The Commerce Department is contacting city and counties with opportunity zones to see what kind of investments could be marketed to investors, said Jon Chiappe, director of research and economic analysis. It also plans to reach out to qualified opportunity funds, which allow investors to pool their money in funds that invest in the zones.

“If we can highlight some of these opportunities to investors outside the state, then we can potentially attract capital to this state for development,” Chiappe said. “In Duncan, it might be an industrial park. In Bartlesville, it might be affordable housing and whatever’s important to that community.”

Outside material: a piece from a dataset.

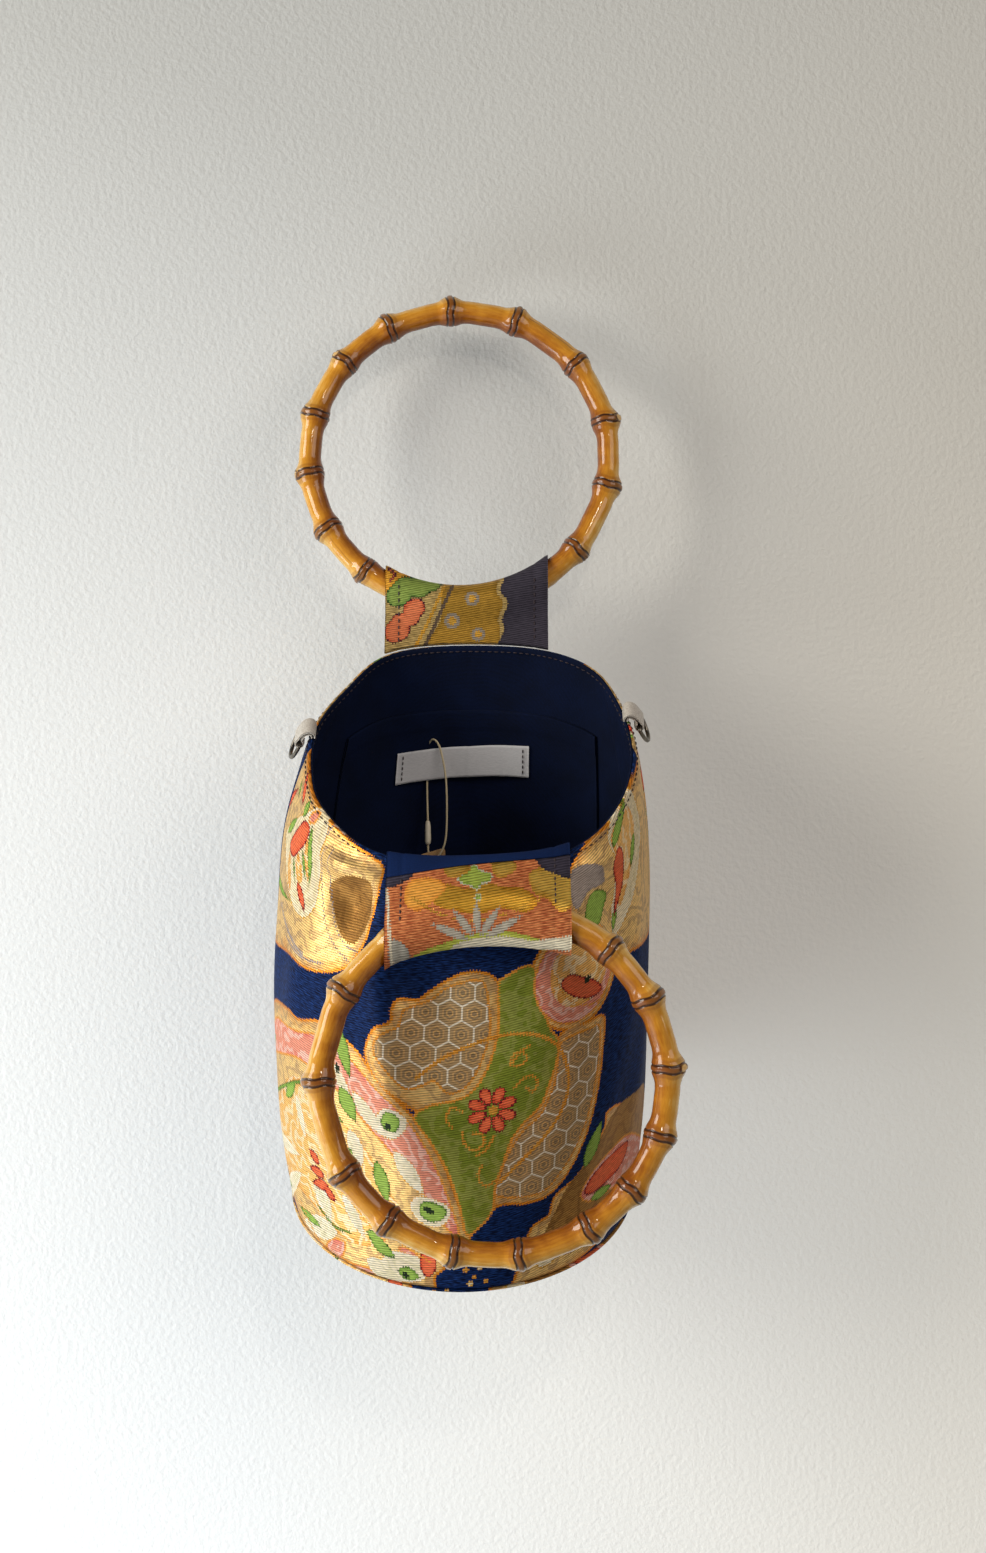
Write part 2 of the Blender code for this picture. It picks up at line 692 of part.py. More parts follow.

The agency is also trying to track investments to see if the opportunity zone designation had a positive effect on poverty and employment. The incentive is more beneficial the longer an investor has money in a project or fund, so gathering that data will take time. In a joint letter to the IRS, Oklahoma and 11 other states urged federal officials to require opportunity funds to report where they’ve invested in opportunity zones, the amount of capital deployed and the appreciation of that capital.

Currently, there is no public reporting requirement.